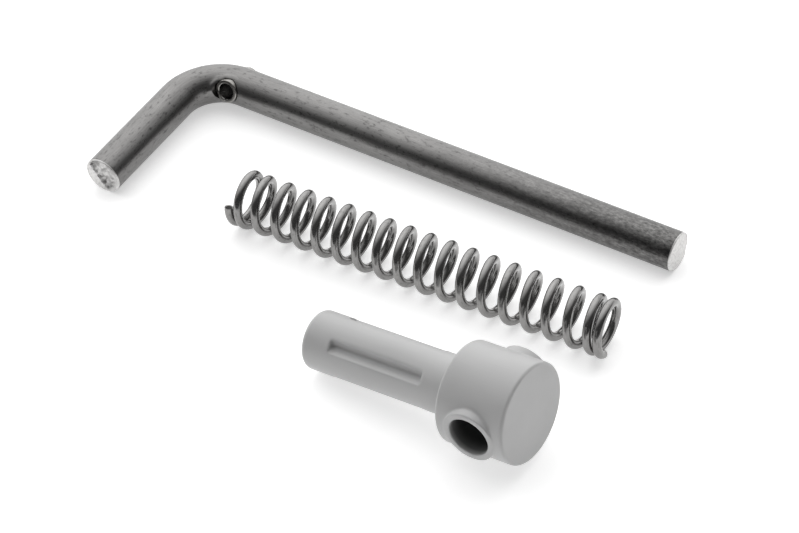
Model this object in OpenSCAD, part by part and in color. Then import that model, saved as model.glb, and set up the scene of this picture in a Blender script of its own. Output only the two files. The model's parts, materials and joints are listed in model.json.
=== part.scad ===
// Stair gate latch, as a loose set: bent bolt with its cross pin, compression spring and plastic guide bush.
// The pieces lie side by side on a flat surface. +X runs along the bolt's long leg, +Z is up.
// In use the spring and then the guide's cross bore are threaded onto the bolt's long leg.

/* [Bolt] */
// Diameter of the round steel bar
bolt_d = 8; // [6:0.5:12]
// Length of the locking leg, from the corner of the two centrelines to the tip
bolt_leg = 111.2; // [90:0.2:160]
// Length of the handle leg, from the corner of the two centrelines to its end
handle_leg = 35.8; // [26:0.2:60]
// Radius of the bend on the bar's centreline
bend_r = 10; // [8:0.5:20]
// Edge break on the two sheared ends
end_break = 0.25; // [0.1:0.05:0.6]

/* [Cross pin] */
// Outside diameter of the hollow spring pin
pin_d = 5; // [3:0.1:6]
// Wall thickness of the spring pin
pin_wall = 1; // [0.5:0.1:1.2]
// Width of the slit along the spring pin
pin_slit = 0.7; // [0.4:0.1:1.2]
// How far each end of the pin stands proud of the bar
pin_proud = 0.5; // [0.2:0.05:1.5]
// Distance of the pin from the corner of the two centrelines
pin_from_corner = 8.6; // [8:0.2:20]
// Angle of the pin out of the plane of the bend
pin_turn = 19; // [0:1:30]

/* [Spring] */
// Diameter of the spring wire
wire_d = 1.8; // [1.2:0.1:2.4]
// Radial clearance between the bolt and the inside of the spring
spring_clear = 0.1; // [0.1:0.05:0.5]
// Free length of the spring, over its outermost wire
spring_len = 82.6; // [70:0.2:110]
// Number of turns of wire, end to end
spring_turns = 19.1; // [14:0.1:22]
// Number of turns wound close at each end
closed_turns = 0.65; // [0.5:0.05:2]
// Number of turns over which the pitch opens out
opening_turns = 1; // [0.3:0.1:1]
// Gap between the closed turns
closed_gap = 0.05; // [0.05:0.01:0.3]

/* [Guide bush] */
// Diameter of the stem
stem_d = 11.6; // [9:0.1:16]
// Length of the stem, from its free end to the shoulder of the head
stem_len = 33.2; // [28:0.2:50]
// Diameter of the head
head_d = 19.6; // [17:0.2:30]
// Length of the head
head_len = 14.5; // [12.5:0.2:24]
// Wall of the collar round each mouth of the bore
collar_wall = 1.3; // [1:0.05:2]
// How far each collar face stands proud of the head
collar_proud = 0.1; // [0.1:0.05:2]
// Radial clearance between the bolt and the bore
bore_clear = 0.1; // [0.1:0.05:0.4]
// Width of the arms of the cross-shaped core that is left between the four notches
core_w = 6; // [4:0.2:8]
// Length of the four notches along the stem
notch_len = 20.7; // [10:0.1:22]
// Distance from the stem's free end to the notches
notch_from_end = 6.2; // [3:0.1:7]
// Rounding of the head's edges
head_round = 0.5; // [0.2:0.1:1]
// Rounding of the stem's free end
stem_round = 0.9; // [0.3:0.1:1.5]

/* [Layout on the surface] */
// Gap between the bolt's locking leg and the middle of the spring
spring_gap = 17.4; // [6:0.1:30]
// Distance of the spring's near end from the corner of the bolt
spring_start = 28.5; // [10:0.1:40]
// Angle of the spring to the locking leg
spring_angle = 2.3; // [-4:0.1:4]
// Gap between the middle of the spring and the guide's head
guide_gap = 11.8; // [4:0.1:30]
// Distance of the stem's free end from the corner of the bolt
guide_start = 63.7; // [30:0.1:80]
// Angle of the guide to the locking leg
guide_angle = -2; // [-6:0.1:6]
// Roll of the guide about its own axis
guide_roll = -0.2; // [-6:0.1:6]

/* [Hidden] */
$fn = 96;

// Small overlap that makes a cut run right through a face
over = 0.5;

// Bolt
bolt_r = bolt_d / 2;
pin_len = bolt_d + 2 * pin_proud;
pin_chamfer = pin_wall / 2;
// The bolt lies on its bar, or on the pin's lower end where a wider pin reaches lower
pin_drop = (pin_len / 2 - pin_chamfer) * sin(pin_turn) + pin_d / 2 * cos(pin_turn);
bolt_z = max(bolt_r, pin_drop);

// Spring
wire_r = wire_d / 2;
spring_id = bolt_d + 2 * spring_clear;
spring_od = spring_id + 2 * wire_d;
coil_r = (spring_id + wire_d) / 2;
closed_pitch = wire_d + closed_gap;
open_turns = spring_turns - 2 * closed_turns - opening_turns;
open_pitch = (spring_len - wire_d - (2 * closed_turns + opening_turns) * closed_pitch) / open_turns;
// The wire starts this far round from the top of the coil, towards the front
wire_start_angle = 74;
rings_per_turn = 16;
wire_sides = 8;
ring_count = ceil(spring_turns * rings_per_turn);

// Guide bush
bore_d = bolt_d + 2 * bore_clear;
collar_d = bore_d + 2 * collar_wall;
collar_over = head_d + 2 * collar_proud;
collar_round = 0.3;
bore_at = head_len / 2;
// The guide rests on its head's shoulder edge and on the rounded edge of its stem's free end
rest_run = stem_len + head_round - stem_round;
rest_rise = (head_d / 2 - head_round) - (stem_d / 2 - stem_round);
guide_tilt = atan(rest_rise / rest_run) + asin((head_round - stem_round) / norm([rest_run, rest_rise]));
guide_z = (head_d / 2 - head_round) * cos(guide_tilt) + head_round * (1 - sin(guide_tilt));

// Places, measured from the corner of the bolt's two centrelines
spring_mid_x = spring_start + spring_len / 2;
spring_y = -(bolt_r + spring_gap + spring_od / 2);
guide_x = guide_start + stem_len * cos(guide_tilt);
guide_y = spring_y - spring_od / 2 - guide_gap - collar_over / 2;

// The frame's origin is under the middle of the whole set
reach_x = guide_x + head_len * cos(guide_tilt) + (head_d / 2 - head_round) * sin(guide_tilt);
far_y = (bolt_r + pin_proud) * cos(pin_turn) + (pin_d - pin_chamfer) / 2 * sin(pin_turn);
near_y = guide_y - collar_over / 2 * cos(guide_angle) + bore_at * sin(guide_angle)
    - (collar_d / 2 - collar_round) * abs(sin(guide_angle));
mid_x = (max(reach_x, bolt_leg) - bolt_r) / 2;
mid_y = (far_y + near_y) / 2;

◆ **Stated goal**
Copy all of the data. Keep every word exactly as it is.

◆ **Full output**
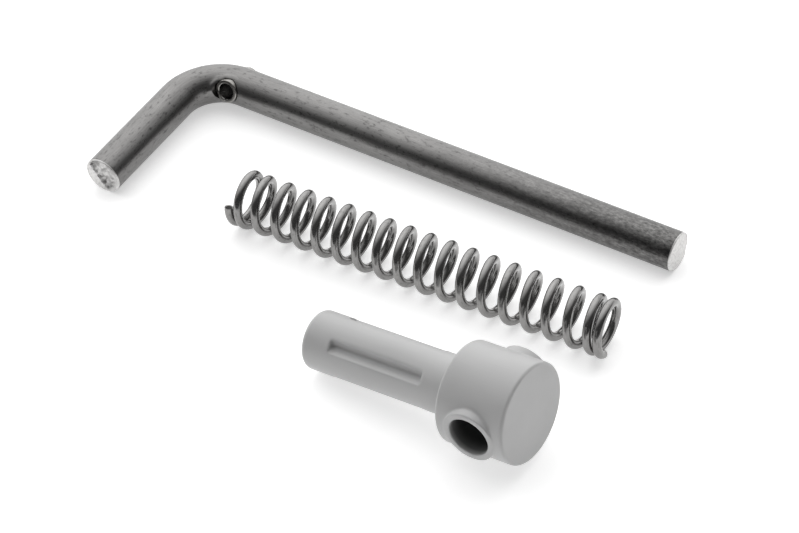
Model this object in OpenSCAD, part by part and in color. Then import that model, saved as model.glb, and set up the scene of this picture in a Blender script of its own. Output only the two files. The model's parts, materials and joints are listed in model.json.
=== part.scad ===
// Stair gate latch, as a loose set: bent bolt with its cross pin, compression spring and plastic guide bush.
// The pieces lie side by side on a flat surface. +X runs along the bolt's long leg, +Z is up.
// In use the spring and then the guide's cross bore are threaded onto the bolt's long leg.

/* [Bolt] */
// Diameter of the round steel bar
bolt_d = 8; // [6:0.5:12]
// Length of the locking leg, from the corner of the two centrelines to the tip
bolt_leg = 111.2; // [90:0.2:160]
// Length of the handle leg, from the corner of the two centrelines to its end
handle_leg = 35.8; // [26:0.2:60]
// Radius of the bend on the bar's centreline
bend_r = 10; // [8:0.5:20]
// Edge break on the two sheared ends
end_break = 0.25; // [0.1:0.05:0.6]

/* [Cross pin] */
// Outside diameter of the hollow spring pin
pin_d = 5; // [3:0.1:6]
// Wall thickness of the spring pin
pin_wall = 1; // [0.5:0.1:1.2]
// Width of the slit along the spring pin
pin_slit = 0.7; // [0.4:0.1:1.2]
// How far each end of the pin stands proud of the bar
pin_proud = 0.5; // [0.2:0.05:1.5]
// Distance of the pin from the corner of the two centrelines
pin_from_corner = 8.6; // [8:0.2:20]
// Angle of the pin out of the plane of the bend
pin_turn = 19; // [0:1:30]

/* [Spring] */
// Diameter of the spring wire
wire_d = 1.8; // [1.2:0.1:2.4]
// Radial clearance between the bolt and the inside of the spring
spring_clear = 0.1; // [0.1:0.05:0.5]
// Free length of the spring, over its outermost wire
spring_len = 82.6; // [70:0.2:110]
// Number of turns of wire, end to end
spring_turns = 19.1; // [14:0.1:22]
// Number of turns wound close at each end
closed_turns = 0.65; // [0.5:0.05:2]
// Number of turns over which the pitch opens out
opening_turns = 1; // [0.3:0.1:1]
// Gap between the closed turns
closed_gap = 0.05; // [0.05:0.01:0.3]

/* [Guide bush] */
// Diameter of the stem
stem_d = 11.6; // [9:0.1:16]
// Length of the stem, from its free end to the shoulder of the head
stem_len = 33.2; // [28:0.2:50]
// Diameter of the head
head_d = 19.6; // [17:0.2:30]
// Length of the head
head_len = 14.5; // [12.5:0.2:24]
// Wall of the collar round each mouth of the bore
collar_wall = 1.3; // [1:0.05:2]
// How far each collar face stands proud of the head
collar_proud = 0.1; // [0.1:0.05:2]
// Radial clearance between the bolt and the bore
bore_clear = 0.1; // [0.1:0.05:0.4]
// Width of the arms of the cross-shaped core that is left between the four notches
core_w = 6; // [4:0.2:8]
// Length of the four notches along the stem
notch_len = 20.7; // [10:0.1:22]
// Distance from the stem's free end to the notches
notch_from_end = 6.2; // [3:0.1:7]
// Rounding of the head's edges
head_round = 0.5; // [0.2:0.1:1]
// Rounding of the stem's free end
stem_round = 0.9; // [0.3:0.1:1.5]

/* [Layout on the surface] */
// Gap between the bolt's locking leg and the middle of the spring
spring_gap = 17.4; // [6:0.1:30]
// Distance of the spring's near end from the corner of the bolt
spring_start = 28.5; // [10:0.1:40]
// Angle of the spring to the locking leg
spring_angle = 2.3; // [-4:0.1:4]
// Gap between the middle of the spring and the guide's head
guide_gap = 11.8; // [4:0.1:30]
// Distance of the stem's free end from the corner of the bolt
guide_start = 63.7; // [30:0.1:80]
// Angle of the guide to the locking leg
guide_angle = -2; // [-6:0.1:6]
// Roll of the guide about its own axis
guide_roll = -0.2; // [-6:0.1:6]

/* [Hidden] */
$fn = 96;

// Small overlap that makes a cut run right through a face
over = 0.5;

// Bolt
bolt_r = bolt_d / 2;
pin_len = bolt_d + 2 * pin_proud;
pin_chamfer = pin_wall / 2;
// The bolt lies on its bar, or on the pin's lower end where a wider pin reaches lower
pin_drop = (pin_len / 2 - pin_chamfer) * sin(pin_turn) + pin_d / 2 * cos(pin_turn);
bolt_z = max(bolt_r, pin_drop);

// Spring
wire_r = wire_d / 2;
spring_id = bolt_d + 2 * spring_clear;
spring_od = spring_id + 2 * wire_d;
coil_r = (spring_id + wire_d) / 2;
closed_pitch = wire_d + closed_gap;
open_turns = spring_turns - 2 * closed_turns - opening_turns;
open_pitch = (spring_len - wire_d - (2 * closed_turns + opening_turns) * closed_pitch) / open_turns;
// The wire starts this far round from the top of the coil, towards the front
wire_start_angle = 74;
rings_per_turn = 16;
wire_sides = 8;
ring_count = ceil(spring_turns * rings_per_turn);

// Guide bush
bore_d = bolt_d + 2 * bore_clear;
collar_d = bore_d + 2 * collar_wall;
collar_over = head_d + 2 * collar_proud;
collar_round = 0.3;
bore_at = head_len / 2;
// The guide rests on its head's shoulder edge and on the rounded edge of its stem's free end
rest_run = stem_len + head_round - stem_round;
rest_rise = (head_d / 2 - head_round) - (stem_d / 2 - stem_round);
guide_tilt = atan(rest_rise / rest_run) + asin((head_round - stem_round) / norm([rest_run, rest_rise]));
guide_z = (head_d / 2 - head_round) * cos(guide_tilt) + head_round * (1 - sin(guide_tilt));

// Places, measured from the corner of the bolt's two centrelines
spring_mid_x = spring_start + spring_len / 2;
spring_y = -(bolt_r + spring_gap + spring_od / 2);
guide_x = guide_start + stem_len * cos(guide_tilt);
guide_y = spring_y - spring_od / 2 - guide_gap - collar_over / 2;

// The frame's origin is under the middle of the whole set
reach_x = guide_x + head_len * cos(guide_tilt) + (head_d / 2 - head_round) * sin(guide_tilt);
far_y = (bolt_r + pin_proud) * cos(pin_turn) + (pin_d - pin_chamfer) / 2 * sin(pin_turn);
near_y = guide_y - collar_over / 2 * cos(guide_angle) + bore_at * sin(guide_angle)
    - (collar_d / 2 - collar_round) * abs(sin(guide_angle));
mid_x = (max(reach_x, bolt_leg) - bolt_r) / 2;
mid_y = (far_y + near_y) / 2;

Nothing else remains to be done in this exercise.